Welcome

Consent is a daily part of good adult social care. It is not only about signatures or major medical treatment. It also applies to the everyday support that care staff provide, such as helping with washing, dressing, continence care, medicines, mobility, meals, observations, appointments, and access to personal space. When consent is handled well, people are more likely to feel safe, respected, involved, and in control of their own lives.
This course is for care assistants, senior carers, support workers, team leaders, supervisors, and other frontline staff working in residential care homes, nursing homes, and other adult social care settings.

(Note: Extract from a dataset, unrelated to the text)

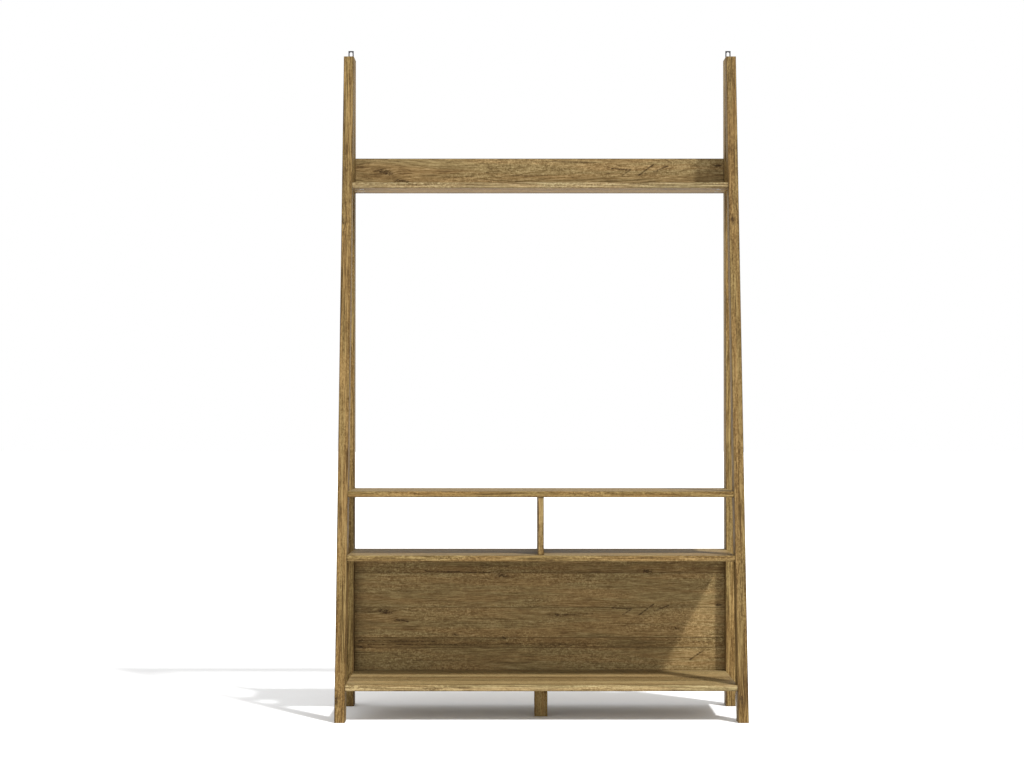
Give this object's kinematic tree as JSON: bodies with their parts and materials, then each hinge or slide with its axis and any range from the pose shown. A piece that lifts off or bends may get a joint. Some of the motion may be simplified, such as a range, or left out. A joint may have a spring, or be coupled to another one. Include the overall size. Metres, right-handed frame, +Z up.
{
  "type": "ladder shelf",
  "caption": "Wide oak-effect ladder shelf with upright rear legs, leaning front legs, a television bay, media bays and a backed lower compartment.",
  "frame": {"origin": "on the floor, at the centre of the whole object's width and depth", "axes": "+X to the right seen from the front, +Y towards the wall, +Z up"},
  "size_m": [1.11, 0.36, 1.8695],
  "materials": {
    "oak_leg": "oak-effect foil, matt, with upright grain",
    "oak_board": "oak-effect foil, matt, with grain along the board and matching edging",
    "oak_upstand": "oak-effect foil, matt, with grain along the board and dark knots",
    "oak_panel": "oak-effect foil, matt, printed as joined planks with knots and cracks",
    "bracket_steel": "dark grey satin coating",
    "cam_zinc": "bare zinc die casting",
    "screw_steel": "bright zinc plating",
    "beech_dowel": "plain fluted beech"
  },
  "bodies": {
    "root": {"left_front_leg": "oak_leg", "right_front_leg": "oak_leg", "left_rear_leg": "oak_leg", "right_rear_leg": "oak_leg", "top_shelf": "oak_board", "top_shelf_upstand": "oak_upstand", "tv_shelf": "oak_board", "divider": "oak_board", "middle_shelf": "oak_board", "back_panel": "oak_panel", "bottom_shelf": "oak_board", "centre_foot": "oak_leg", "left_wall_bracket": "bracket_steel", "right_wall_bracket": "bracket_steel", "bracket_screws": "screw_steel", "top_shelf_cam_bolts": "screw_steel", "top_shelf_cam_locks": "cam_zinc", "top_shelf_dowels": "beech_dowel", "tv_shelf_cam_bolts": "screw_steel", "tv_shelf_cam_locks": "cam_zinc", "tv_shelf_dowels": "beech_dowel", "middle_shelf_cam_bolts": "screw_steel", "middle_shelf_cam_locks": "cam_zinc", "middle_shelf_dowels": "beech_dowel", "bottom_shelf_cam_bolts": "screw_steel", "bottom_shelf_cam_locks": "cam_zinc", "bottom_shelf_dowels": "beech_dowel", "upstand_cam_bolts": "screw_steel", "upstand_cam_locks": "cam_zinc", "upstand_dowels": "beech_dowel", "back_panel_cam_bolts": "screw_steel", "back_panel_cam_locks": "cam_zinc", "back_panel_dowels": "beech_dowel", "divider_screws": "screw_steel", "divider_dowels": "beech_dowel", "apex_screws": "screw_steel", "apex_dowels": "beech_dowel", "foot_hanger_bolt": "screw_steel", "foot_insert": "screw_steel", "foot_dowel": "beech_dowel"}
  },
  "joints": []
}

It focuses on practical consent and decision-making in day-to-day care, including how to support understanding, respond to refusal, recognise possible lack of capacity, work with families and lawful representatives, and know when to escalate concerns.
This is a UK-wide course about everyday consent practice in adult social care. The practical principles are shared across the UK: involve the person, support understanding, avoid pressure, respect refusal where the person can decide, and escalate when capacity, restriction, or legal authority is unclear. The legal frameworks differ between the four nations, so the course gives England and Wales detail where the Mental Capacity Act 2005 applies, and signposts Scotland and Northern Ireland where their frameworks differ.
Why This Course Matters
- Protect dignity and rights: adults receiving care should be involved in decisions about their own lives as far as possible.

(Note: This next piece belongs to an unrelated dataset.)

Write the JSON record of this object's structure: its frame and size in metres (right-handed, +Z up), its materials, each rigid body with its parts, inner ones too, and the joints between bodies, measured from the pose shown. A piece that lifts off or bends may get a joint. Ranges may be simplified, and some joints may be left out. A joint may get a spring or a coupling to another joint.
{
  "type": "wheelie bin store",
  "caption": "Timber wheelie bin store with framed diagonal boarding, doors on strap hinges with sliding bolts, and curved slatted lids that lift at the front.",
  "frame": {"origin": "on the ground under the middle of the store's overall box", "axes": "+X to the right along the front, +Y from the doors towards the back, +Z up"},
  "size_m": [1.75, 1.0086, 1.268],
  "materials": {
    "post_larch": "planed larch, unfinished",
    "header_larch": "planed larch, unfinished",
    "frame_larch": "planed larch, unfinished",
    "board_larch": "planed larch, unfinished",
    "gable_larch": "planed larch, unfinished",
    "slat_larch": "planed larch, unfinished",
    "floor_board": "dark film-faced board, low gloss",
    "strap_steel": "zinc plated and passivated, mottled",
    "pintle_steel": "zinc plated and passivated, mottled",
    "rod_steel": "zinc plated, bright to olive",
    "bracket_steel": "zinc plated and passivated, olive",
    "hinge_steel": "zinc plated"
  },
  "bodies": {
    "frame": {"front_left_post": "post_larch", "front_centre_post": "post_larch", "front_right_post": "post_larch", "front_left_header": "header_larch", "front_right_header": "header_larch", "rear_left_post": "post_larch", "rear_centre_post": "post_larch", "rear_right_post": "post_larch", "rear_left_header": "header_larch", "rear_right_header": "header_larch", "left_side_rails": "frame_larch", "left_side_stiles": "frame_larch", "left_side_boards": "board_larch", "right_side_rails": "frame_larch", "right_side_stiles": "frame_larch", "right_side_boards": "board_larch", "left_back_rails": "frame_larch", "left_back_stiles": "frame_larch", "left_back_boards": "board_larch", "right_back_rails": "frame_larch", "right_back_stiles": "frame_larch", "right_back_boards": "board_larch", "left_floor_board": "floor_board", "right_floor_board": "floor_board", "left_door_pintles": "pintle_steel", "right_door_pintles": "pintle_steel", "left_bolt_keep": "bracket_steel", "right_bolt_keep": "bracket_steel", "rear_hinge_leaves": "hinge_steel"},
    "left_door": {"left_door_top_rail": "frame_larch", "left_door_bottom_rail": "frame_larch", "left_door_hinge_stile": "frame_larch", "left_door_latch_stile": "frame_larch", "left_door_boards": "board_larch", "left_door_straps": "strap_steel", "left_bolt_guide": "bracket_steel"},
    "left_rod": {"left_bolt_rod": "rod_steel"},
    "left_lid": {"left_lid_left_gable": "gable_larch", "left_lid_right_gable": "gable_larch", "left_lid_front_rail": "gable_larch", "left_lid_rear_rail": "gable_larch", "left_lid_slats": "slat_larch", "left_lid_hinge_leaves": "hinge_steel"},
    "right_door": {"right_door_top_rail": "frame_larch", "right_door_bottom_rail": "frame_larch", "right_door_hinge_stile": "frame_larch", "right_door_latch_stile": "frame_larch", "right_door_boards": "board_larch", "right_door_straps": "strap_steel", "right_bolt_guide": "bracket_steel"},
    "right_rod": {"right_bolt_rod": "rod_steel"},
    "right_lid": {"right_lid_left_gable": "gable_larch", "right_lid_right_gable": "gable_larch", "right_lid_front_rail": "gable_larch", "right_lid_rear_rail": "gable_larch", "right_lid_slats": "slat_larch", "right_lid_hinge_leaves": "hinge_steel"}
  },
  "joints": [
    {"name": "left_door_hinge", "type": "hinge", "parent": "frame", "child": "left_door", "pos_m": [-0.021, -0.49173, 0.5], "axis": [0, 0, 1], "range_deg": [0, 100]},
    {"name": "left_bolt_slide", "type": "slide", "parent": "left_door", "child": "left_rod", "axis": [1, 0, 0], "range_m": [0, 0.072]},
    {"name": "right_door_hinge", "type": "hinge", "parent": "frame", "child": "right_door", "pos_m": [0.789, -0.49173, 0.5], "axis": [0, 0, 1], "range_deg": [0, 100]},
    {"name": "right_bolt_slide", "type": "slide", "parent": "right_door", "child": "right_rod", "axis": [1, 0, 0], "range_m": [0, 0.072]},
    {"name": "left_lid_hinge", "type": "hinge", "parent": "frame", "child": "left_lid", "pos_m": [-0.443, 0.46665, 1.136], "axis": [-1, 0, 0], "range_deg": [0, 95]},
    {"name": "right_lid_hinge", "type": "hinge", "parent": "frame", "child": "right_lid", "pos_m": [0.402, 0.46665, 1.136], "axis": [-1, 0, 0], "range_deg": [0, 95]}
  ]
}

- Improve everyday care: practical consent habits reduce conflict, distress, and avoidable complaints.
- Respond lawfully when capacity is in doubt: staff need to know when to support a decision, when to assess or escalate, and when best interests processes apply.
- Avoid unsafe restrictive practice: refusal, distress, restraint, and locked-door arrangements must never be handled casually.

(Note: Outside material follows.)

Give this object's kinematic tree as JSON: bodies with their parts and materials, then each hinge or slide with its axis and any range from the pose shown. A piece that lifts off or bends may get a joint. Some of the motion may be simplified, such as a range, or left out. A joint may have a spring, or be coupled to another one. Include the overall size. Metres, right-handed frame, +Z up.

- Work more confidently with families and professionals: relatives, attorneys, advocates, nurses, GPs, and managers all have roles, but not all have the same authority.
How This Course Will Help You
After completing this course, you should be better able to recognise what valid consent looks like in adult social care, support people to make their own decisions, respond appropriately when someone says no, understand the broad legal framework around mental capacity and best interests, and record and escalate concerns more confidently.